Speaking to the Knives Down Gloves Up campaign – which promotes boxing and martial arts as a way out of crime – Sharon said: “What does it take for them to take notice?
“How is it OK that mums have to see videos online gloating about their children being murdered? My son’s killer is in prison and he’s still getting views for raps that he’s posted online.
“More must be done by social media to stop the sharing of violent videos.”
And in sharp contrast to criticism of the London Met police, the mum-of-four added: “Stop and search powers need to be increased.”
Former undercover cop Neil Woods said gangsters were using social media to build reputation and intimidate.
Neil, of Law Enforce-ment Action Partnership UK, said: “The most successful gangsters are the ones who have the best ability to intimidate.”
The posts on TikTok suggest it has started to rival YouTube as a prime outlet for gangs.
Shadow Home Secretary Nick Thomas-Symonds said the continued failure of social media companies to police themselves highlights why it is important for the Government to introduce the long-awaited Online Harms Bill.
Lib Dems spokeswoman Daisy Cooper said: “Videos that glorify violence are clearly unacceptable.”
A TikTok spokeswoman said: “Keeping people safe on TikTok is a top priority.

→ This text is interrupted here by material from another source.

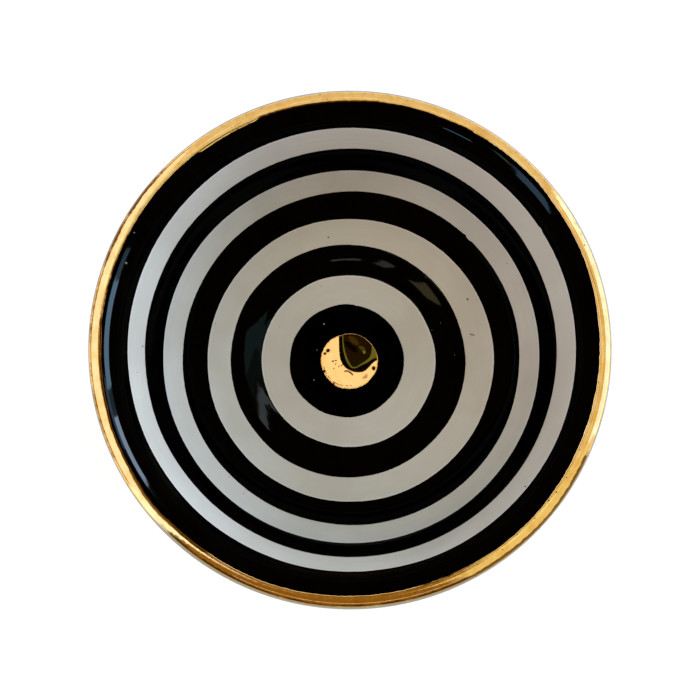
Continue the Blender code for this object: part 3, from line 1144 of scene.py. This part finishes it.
# Outlines in millimetres, right and away, of the dark shape and what shows in it, lowest last
SHAPES = (
    ("shape_rim", (0.003, 0.002, 0.001), (
        (4.9, 30), (4.9, 40), (4.8, 44), (4.4, 47.4), (3.9, 48.7), (3.0, 50.5), (1.6, 52.0),
        (-0.5, 53.1), (-2.2, 53.7), (-4.2, 53.8), (-6.3, 53.4), (-8.3, 51.5), (-9.7, 49.7),
        (-11.4, 48.3), (-15, 47.0), (-15, 30),
    )),
    ("shape_line", (0.140, 0.172, 0.060), (
        (3.4, 30), (3.4, 38), (3.1, 42.6), (2.55, 45.4), (1.85, 47.9), (0.8, 50.1), (-0.4, 51.5),
        (-1.2, 51.8), (-2.6, 51.8), (-3.4, 51.3), (-5.4, 50.2), (-7.6, 49.2), (-9.0, 48.2),
        (-10.3, 47.3), (-11.6, 47.1), (-12.4, 44.6), (-11.4, 41.8), (-10.0, 41.6), (-9.8, 30),
    )),
    ("shape_middle", (0.013, 0.009, 0.0005), (
        (2.95, 30), (2.95, 39.5), (2.7, 41.2), (2.50, 42.6), (2.00, 44.7), (1.32, 46.8),
        (0.58, 48.5), (-0.35, 50.5), (-1.2, 51.2), (-2.6, 51.2), (-3.4, 50.65), (-5.4, 49.4),
        (-7.6, 47.8), (-8.6, 46.8), (-9.2, 45.2), (-9.5, 43.8), (-9.6, 30),
    )),
    ("shape_brown", (0.047, 0.035, 0.006), (
        (1.2, 37.3), (-1.4, 37.1), (-4.2, 40.1), (-3.5, 41.7), (-0.6, 40.3),
    )),
    ("shape_blot", (0.003, 0.002, 0.0), (
        (2.5, 38.8), (-0.2, 40.2), (-3.5, 42.8), (-2.8, 44.9), (-0.2, 43.4), (2.3, 41.0),
    )),
    ("shape_patch", (0.056, 0.063, 0.008), (
        (-3.7, 41.2), (-5.4, 41.6), (-6.6, 42.5), (-6.9, 44.9), (-5.8, 45.2), (-5.2, 43.5),
        (-3.9, 42.6),
    )),
    ("shape_speck", (0.200, 0.250, 0.140), (
        (-5.5, 43.7), (-6.6, 43.8), (-6.7, 44.8), (-5.8, 45.0),
    )),
)


def rounded(outline, times=2):
    """Cut the corners of a closed outline, which rounds them."""
    points = np.array(outline, float)
    for _ in range(times):
        after = np.roll(points, -1, 0)
        cuts = [0.75 * points + 0.25 * after, 0.25 * points + 0.75 * after]
        points = np.stack(cuts, 1).reshape(-1, 2)
    return points


def add_card(name, outline, height, colour, only):
    """A glowing level sheet that only polished surfaces show."""
    points = [(MM * right, MM * away, height) for right, away in outline]
    mesh = bpy.data.meshes.new(name)
    mesh.from_pydata(points, [], [range(len(points))])
    card = add_object(name, mesh)
    material = bpy.data.materials.new(name)
    tree = empty_tree(material)
    link_output(tree, "Material", node(tree, "Emission", {"Color": (*colour, 1.0)}).outputs[0])
    material.cycles.emission_sampling = "NONE"
    mesh.materials.append(material)
    card.visible_camera = False
    card.visible_diffuse = False
    card.visible_transmission = False
    card.visible_shadow = False
    card.light_linking.receiver_collection = only


def add_cards():
    dot = bpy.data.collections["gold_dot"]
    add_card("card_pale", CARD_PALE, CARD_HEIGHT + CARD_GAP * len(SHAPES), CARD_GLOW, dot)
    for index, (name, colour, outline) in enumerate(SHAPES):
        height = CARD_HEIGHT + CARD_GAP * (len(SHAPES) - 1 - index)
        add_card(name, rounded(outline), height, colour, dot)


CAMERA_DISTANCE = 0.340
CAMERA_OFFSET = 0.0484
CAMERA_LENS = 90.70
CAMERA_SENSOR = 36.0
AIM_AWAY = -0.00128


def add_camera():
    """The photograph's view: from above and a little to the near side."""
    data = bpy.data.cameras.new("camera")
    data.sensor_width = CAMERA_SENSOR
    data.lens = CAMERA_LENS
    data.clip_start = 0.01
    data.clip_end = 50.0
    camera = add_object("camera", data)
    top = SHELL.read(np.array([LIP_TOP]))[1][0]
    camera.location = (0.0, -CAMERA_OFFSET, top + CAMERA_DISTANCE)
    aim = Vector((0.0, AIM_AWAY, top))
    camera.rotation_euler = (aim - camera.location).to_track_quat("-Z", "Y").to_euler()
    bpy.context.scene.camera = camera


def write_sizes():
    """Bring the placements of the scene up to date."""
    bpy.context.view_layer.update()


build_dish()
add_floor()
set_world()
add_lamps()
add_cards()
add_camera()
bpy.context.scene.view_settings.view_transform = "Standard"
write_sizes()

“In line with our community guidelines, we take swift action to remove dangerous or abusive content and the account in question has been permanently banned from our platform.”
Terrifying new dimension to gang violence, writes Dr Simon Harding of The National Centre for Gang Research
This is a new, terrifying dimension of gang violence being played out on a new platform.
These boys are not strangers to “bigging up” their reputation. That’s very much what they do on social media platforms.
But I have never before seen what appears to amount to an online CV of violence.
Normally there are one or two guys in their bedrooms with guns and drugs laid out on the bed, or they are grouped-up giving a drill performance.
But I’ve never before seen a formative profile or CV in this way, which is very alarming.
Part of the drill genre is to provoke and they can lead to revenge attacks quite specifically – people can find quite swift and very violent retribution.
Tik Tok seems to be a new platform for these people but they are using the same violent words and languages.
If some of these things are genuine – and you have to be careful because there is an awful lot of bragging – it raises serious concerns.
It also seems like a stupid thing to do because bragging about these crimes could make them a target for revenge attacks.